Nouvelle réflexion sur le lien entre maîtrise d'ouvrage et maîtrise d'œuvre
Point phare de la loi Elan qui a longtemps mobilisé les architectes, la suppression de l'obligation d'organiser un concours d'architecture pour désigner la maîtrise d'œuvre d'un programme de logements sociaux. Ce groupe de réflexion est-il l'occasion de renouer le dialogue entre bailleurs sociaux et architectes ? "Je ne crois pas qu'il soit question de réconciliation, les bailleurs et architectes ont toujours travaillé ensemble (…) là, l'enjeu est d'un autre ordre, la loi Elan a ouvert une réflexion sur la nouvelle façon dont la maîtrise d'ouvrage doit travailler avec la maîtrise d'œuvre", juge Marianne Louis, directrice générale de l'Union sociale pour l'habitat (USH) auprès de Batiactu.
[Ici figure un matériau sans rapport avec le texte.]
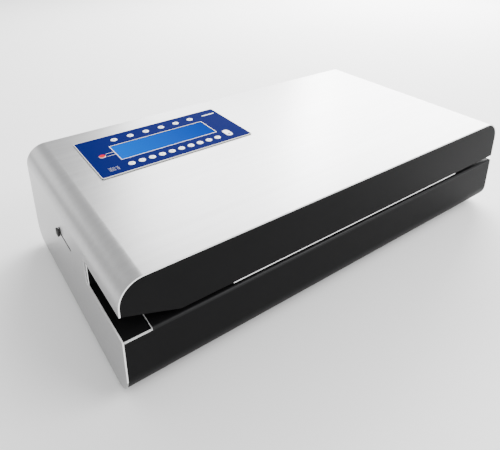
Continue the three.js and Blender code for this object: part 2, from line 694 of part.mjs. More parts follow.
function guideCarriage() {
  const x0 = ARM_X + ARM.t + GAP;
  return cut(
    block(x0, x0 + CARRIAGE[0], CARRIAGE_Y[0], CARRIAGE_Y[1], ROD_Z - CARRIAGE_DROP, KNOB_Z + ARM.above),
    alongY(disc(ROD_X, ROD_Z, ROD_R + BEARING_GAP), FRONT, BACK, 8),
  );
}

function adjusterKnob() {
  const head = LEFT - KNOB_PROUD;
  const half = KNOB / 2;
  const headEnd = LEFT - GAP;
  const stemEnd = ARM_X - GAP;
  const stem = { y: STEM / 2, z: SLIT_H / 2 - SLIDE_GAP };
  return joined(
    block(head, headEnd, KNOB_Y - half, KNOB_Y + half, KNOB_Z - half, KNOB_Z + half),
    block(headEnd - 1, stemEnd, KNOB_Y - stem.y, KNOB_Y + stem.y, KNOB_Z - stem.z, KNOB_Z + stem.z),
  );
}

// The bracket's two ears stand clear of the carriage at both ends of its travel.
function guideBracket() {
  const x = [ROD_X - BRACKET_W / 2, ROD_X + BRACKET_W / 2];
  const ears = ROD_Y.map((y) => block(x[0], x[1], y, y + EAR_T, FLOOR, ROD_Z + BRACKET_ABOVE));
  const strap = block(x[0], x[1], ROD_Y[0], ROD_Y[1] + EAR_T, FLOOR, FLOOR + 2);
  const hole = alongY(disc(ROD_X, ROD_Z, ROD_R + GAP), FRONT, BACK, 8);
  return cut(joined(strap, ...ears), hole);
}

function guideRod() {
  return alongY(disc(ROD_X, ROD_Z, ROD_R), ROD_Y[0] - ROD_PAST_EAR, ROD_Y[1] + EAR_T + ROD_PAST_EAR, 8);
}

add('edge_guide', edgeGuide(), bareMetal);
add('guide_carriage', guideCarriage(), blackPlastic);
add('adjuster_knob', adjusterKnob(), blackPlastic);
add('guide_rod', guideRod(), steel);
add('guide_bracket', guideBracket(), zinc);

// ---------------------------------------------------------------- keypad and display
function inPanel([a, b]) {
  return [PANEL_X + a, PANEL_Y + b];
}

function rowOf({ count, first, pitch }) {
  return Array.from({ length: count }, (_, i) => inPanel([first[0] + i * pitch, first[1]]));
}

function ovalOutline([x, y], grow) {
  const [a, b] = OVAL_KEY.map((size) => size / 2 + grow);
  return rounded(x - a, x + a, y - b, y + b, a - 0.01);
}

const lowerKeys = rowOf(LOWER_KEYS);
const upperKeys = rowOf(UPPER_KEYS);
const redKey = inPanel(RED_KEY_AT);
const ovalKey = inPanel(OVAL_KEY_AT);

function keypadPanel() {
  const [w, d] = PANEL;
  const outline = rounded(PANEL_X, PANEL_X + w, PANEL_Y, PANEL_Y + d, 2);
  for (const [x, y] of [...lowerKeys, ...upperKeys, redKey]) {
    outline.holes.push(new THREE.Path(disc(x, y, KEY_R + KEY_GAP).getPoints(8)));
  }
  outline.holes.push(new THREE.Path(ovalOutline(ovalKey, KEY_GAP).getPoints(5)));
  const [x, y] = inPanel(LCD_AT);
  const reach = { x: LCD[0] / 2 + GAP, y: LCD[1] / 2 + GAP };
  const glass = polygon([
    [x - reach.x, y - reach.y],
    [x + reach.x, y - reach.y],
    [x + reach.x, y + reach.y],
    [x - reach.x, y + reach.y],
  ]);
  outline.holes.push(new THREE.Path(glass.getPoints()));
  return alongZ(outline, PANEL_Z, PANEL_Z + PANEL_T, 4);
}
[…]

La préfiguration d'un tel dialogue avait déjà débuté avec le groupe de travail portant sur l'apport des architectes à la qualité de l'habitat, lancé en 2018 par l'ex-ministre de la Culture Françoise Nyssen, et présidé par Roland Peylet. Cette fois-ci, "il s'agit d'une initiative conjointe entre architectes et bailleurs sociaux pour tenter de construire quelque chose de nouveau (...) d'échanger les bonnes pratiques sur la commande publique, réfléchir au temps long des bâtiments pour ne pas se retrouver à signer des programmes de renouvellement urbain dans 40 ans, avoir un éventail de solutions qui réponde à la diversité des situations", plaide le ministère de la Cohésion des territoires à Batiactu.
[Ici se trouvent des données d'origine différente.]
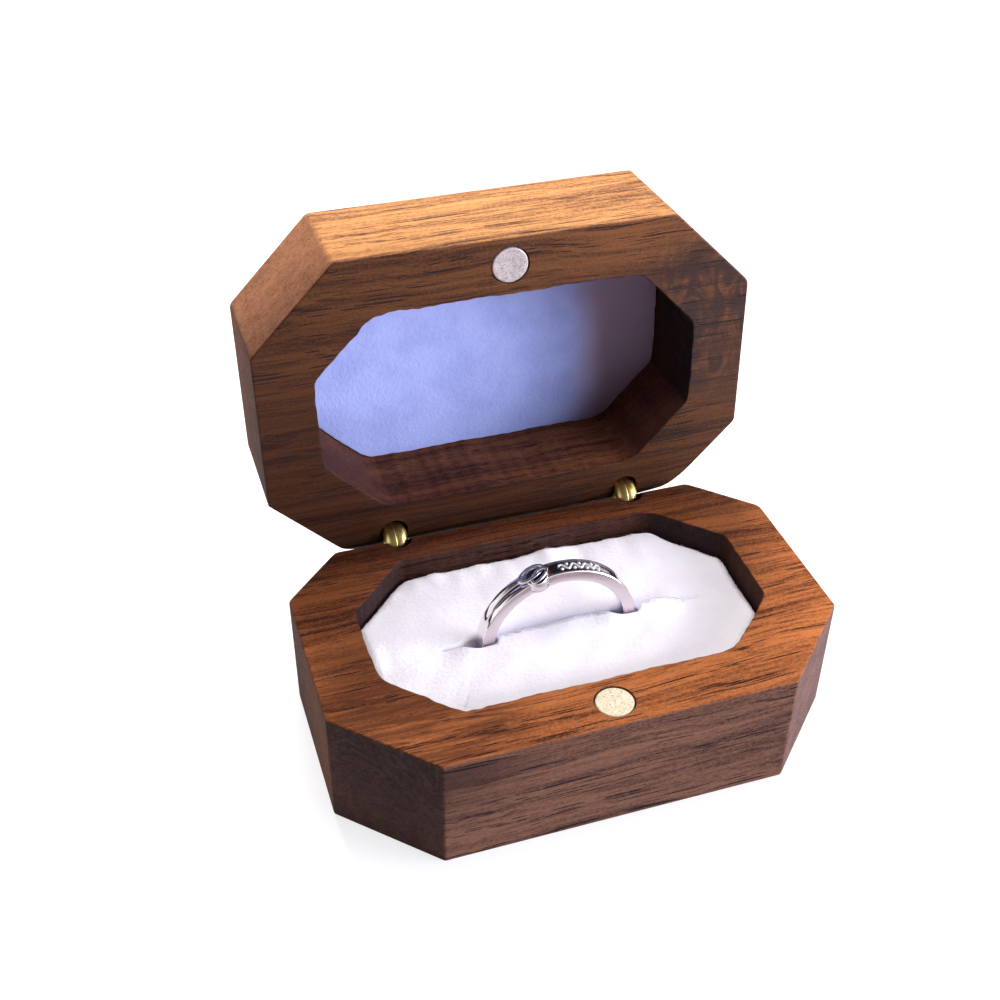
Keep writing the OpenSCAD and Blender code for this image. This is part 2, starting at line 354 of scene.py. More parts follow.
def new_object(name, part):
    """A mesh object from millimetre points, with its faces turned outwards."""
    points, faces = part
    mesh = bpy.data.meshes.new(name)
    mesh.from_pydata((np.asarray(points) * MM).tolist(), [], faces)
    shape = bmesh.new()
    shape.from_mesh(mesh)
    bmesh.ops.recalc_face_normals(shape, faces=shape.faces)
    shape.to_mesh(mesh)
    shape.free()
    return link_in(name, mesh)


def mark_points(piece, name, values):
    """Gives each point of a piece a number that its material reads."""
    piece.data.attributes.new(name, "FLOAT", "POINT").data.foreach_set("value", values)


def reshape(piece, kind, **settings):
    """Gives the piece the mesh that a modifier makes of it."""
    modifier = piece.modifiers.new(kind, kind)
    for name, value in settings.items():
        setattr(modifier, name, value)
    depsgraph = bpy.context.evaluated_depsgraph_get()
    mesh = bpy.data.meshes.new_from_object(piece.evaluated_get(depsgraph))
    piece.modifiers.clear()
    piece.data = mesh


def cut_away(piece, *parts):
    """Cuts closed shapes out of a piece."""
    cutter = new_object("cutter", together(parts))
    reshape(piece, "BOOLEAN", object=cutter, solver="EXACT")
    bpy.data.objects.remove(cutter)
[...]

Dégager des modes opératoires
D'ici le printemps 2020, le groupe de réflexion devra rendre l'ensemble de ses propositions, qui déboucheront probablement sur "un guide des bonnes pratiques", informe le ministère. Si les bailleurs sociaux n'ont plus pour obligation de désigner un architecte par voie de concours, "l'achat public, en ce qui concerne la maîtrise d'œuvre est complexe et à fort enjeu", rappelle Denis Dessus pour qui le groupe de pilotage permettra de dégager "des modes opératoires (…) pour obtenir, in fine, le meilleur projet dans l'intérêt du bailleur et des usagers".
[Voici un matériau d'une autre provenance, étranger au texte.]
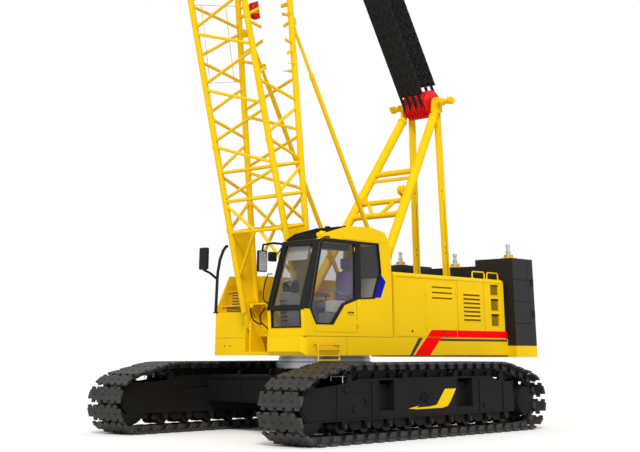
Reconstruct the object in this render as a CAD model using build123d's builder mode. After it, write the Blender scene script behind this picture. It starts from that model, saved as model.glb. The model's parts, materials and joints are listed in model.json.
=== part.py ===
"""Crawler crane with a 16 m lattice boom, full size, in millimetres.

+X is forward, +Y is the machine's left and +Z is up. The origin is on the ground under
the slewing axis. The boom stands at its rest angle; everything is written at rest.
"""

import os
from math import acos, atan2, cos, degrees, hypot, pi, radians, sin, sqrt

from build123d import *

# ---- driving dimensions -------------------------------------------------------------
running_gap = 0.3  # between curved or turning faces of different pieces
pin_gap = 0.08  # radial, pin in its bore

# crawlers
track_gauge = 4000.0  # between the middles of the two crawlers
shoe_width = 850.0
shoe_thickness = 40.0
shoe_gap = 36.0  # between shoes on the straight runs
shoe_count = 52
tumbler_span = 5440.0  # between idler and sprocket axles
track_radius = 475.0  # outside of the shoes round the tumblers
top_run = 1120.0  # outside of the shoes on the upper run
end_carrier_x = 1980.0  # carriers where the upper run bends down to the tumblers
link_width = 420.0
link_sink = 15.0  # how far the shoes are let into the links
link_depth = 105.0
frame_width = 600.0  # crawler side frame, across
side_plate = 60.0
frame_bottom = 312.0
frame_top = 890.0
frame_end_top = 795.0
roller_radius = 108.0
roller_count = 9
roller_pitch = 520.0
carrier_radius = 66.0
drive_radius = 228.0

# carbody and slewing ring
beam_bottom = 460.0
beam_top = 900.0
beam_front = 1130.0
beam_length = 480.0  # fore and aft, each cross beam
pedestal_radius = 860.0
pedestal_top = 1000.0
ring_radius = 830.0
ring_split = 1110.0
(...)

Entrée en vigueur il y a bientôt un an, la loi Elan n'a pas totalement vu disparaître les concours d'architectes pour la maîtrise d'ouvrage sociale. Selon le président de l'Ordre des architectes, "de nombreux bailleurs continuent à utiliser cette procédure", de même que "les contrats de maîtrise d'œuvre sous le modèle MOP", soit la mission globale. Pour l'USH, ce nouveau groupe de réflexion pourrait être l'occasion de reposer le sujet de la mission complète de l'architecte : "il faut vraiment qu'il y ait un dialogue entre bailleurs et architectes (…) sur la question du coût, le déploiement du BIM, son articulation entre projet et gestion", espère Marianne Louis.
"Ce groupe devra aussi poser la question des relations, et doit permettre de dépasser certains débats sur la conception-réalisation par exemple, de regarder les projets où ça se passe bien et ceux où cela a été un échec", indique le ministère.
Pour piloter le groupe de travail sur la qualité d'usage et d'architecture dans le logement social, Pierre-René Lemas sera entourée de l'architecte Marie-Hélène Badia, de Nicolas Poirier, directeur du patrimoine d'Angers Loire Habitat et Hervé Fontaine, directeur du patrimoine et du renouvellement urbain chez ICF Habitat La Sablière. Le nom de Nicolas Prudhomme, directeur de la maîtrise d'ouvrage et des politiques patrimoniales de l'USH, est également confirmé.